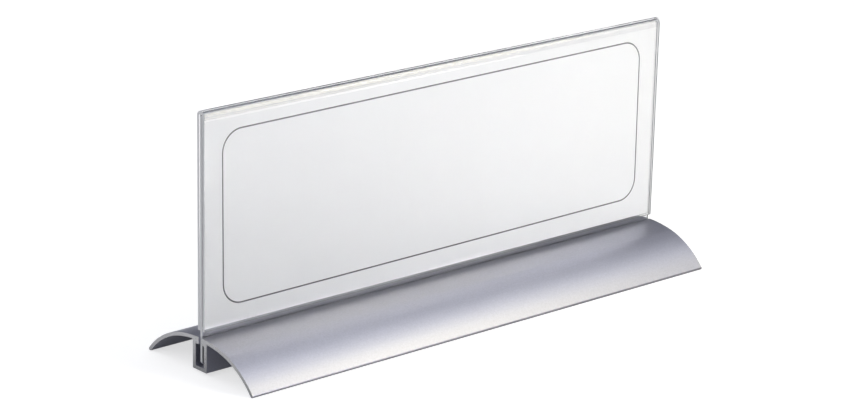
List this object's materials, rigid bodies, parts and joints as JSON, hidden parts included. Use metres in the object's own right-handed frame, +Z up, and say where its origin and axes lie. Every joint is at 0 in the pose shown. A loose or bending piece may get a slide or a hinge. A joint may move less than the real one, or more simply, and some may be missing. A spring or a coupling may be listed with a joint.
{
  "type": "desk name plate",
  "caption": "Desk name plate: a folded card between clear sheets, standing in a slotted aluminium base with two curved wings.",
  "frame": {"origin": "on the desk, under the middle of the base: centre of the lowest face of the bounding box", "axes": "+X along the plate towards its right end as read from the front, +Y from the front wing to the rear wing, +Z up"},
  "size_m": [0.299, 0.0814, 0.1287],
  "materials": {
    "anodised_aluminium": "satin bead-blasted and clear anodised, with sawn ends",
    "clear_panel": "clear cast acrylic with polished top edge",
    "white_card": "smooth white card with a thin dark printed border line",
    "clear_cover_sheet": "clear heat-bent acrylic with cut ends"
  },
  "bodies": {
    "base": {"base_extrusion": "anodised_aluminium"},
    "panel": {"centre_panel": "clear_panel"},
    "card": {"insert_card": "white_card"},
    "cover": {"clear_cover": "clear_cover_sheet"}
  },
  "joints": [
    {"name": "panel_slide", "type": "slide", "parent": "base", "child": "panel", "axis": [1, 0, 0], "range_m": [-0.3, 0.3]},
    {"name": "card_slide", "type": "slide", "parent": "panel", "child": "card", "axis": [1, 0, 0], "range_m": [-0.3, 0.3]},
    {"name": "cover_lift", "type": "slide", "parent": "panel", "child": "cover", "axis": [0, 0, 1], "range_m": [0, 0.11]}
  ]
}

**Given request:**
Reproduce the material above exactly; please quote every line of it.

**Result of the task:**
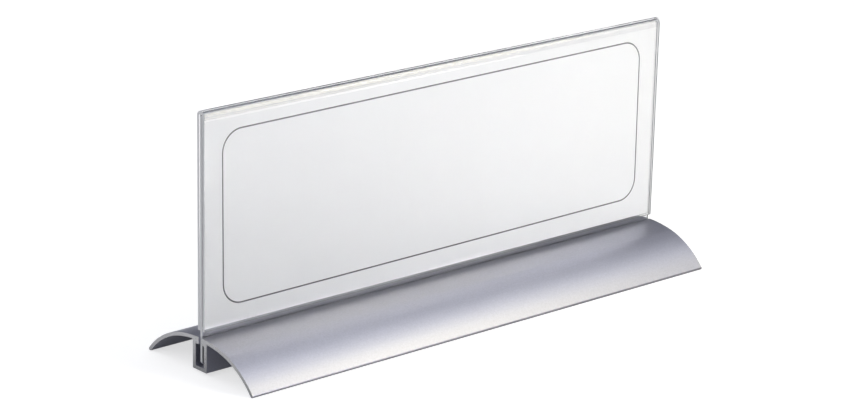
List this object's materials, rigid bodies, parts and joints as JSON, hidden parts included. Use metres in the object's own right-handed frame, +Z up, and say where its origin and axes lie. Every joint is at 0 in the pose shown. A loose or bending piece may get a slide or a hinge. A joint may move less than the real one, or more simply, and some may be missing. A spring or a coupling may be listed with a joint.
{
  "type": "desk name plate",
  "caption": "Desk name plate: a folded card between clear sheets, standing in a slotted aluminium base with two curved wings.",
  "frame": {"origin": "on the desk, under the middle of the base: centre of the lowest face of the bounding box", "axes": "+X along the plate towards its right end as read from the front, +Y from the front wing to the rear wing, +Z up"},
  "size_m": [0.299, 0.0814, 0.1287],
  "materials": {
    "anodised_aluminium": "satin bead-blasted and clear anodised, with sawn ends",
    "clear_panel": "clear cast acrylic with polished top edge",
    "white_card": "smooth white card with a thin dark printed border line",
    "clear_cover_sheet": "clear heat-bent acrylic with cut ends"
  },
  "bodies": {
    "base": {"base_extrusion": "anodised_aluminium"},
    "panel": {"centre_panel": "clear_panel"},
    "card": {"insert_card": "white_card"},
    "cover": {"clear_cover": "clear_cover_sheet"}
  },
  "joints": [
    {"name": "panel_slide", "type": "slide", "parent": "base", "child": "panel", "axis": [1, 0, 0], "range_m": [-0.3, 0.3]},
    {"name": "card_slide", "type": "slide", "parent": "panel", "child": "card", "axis": [1, 0, 0], "range_m": [-0.3, 0.3]},
    {"name": "cover_lift", "type": "slide", "parent": "panel", "child": "cover", "axis": [0, 0, 1], "range_m": [0, 0.11]}
  ]
}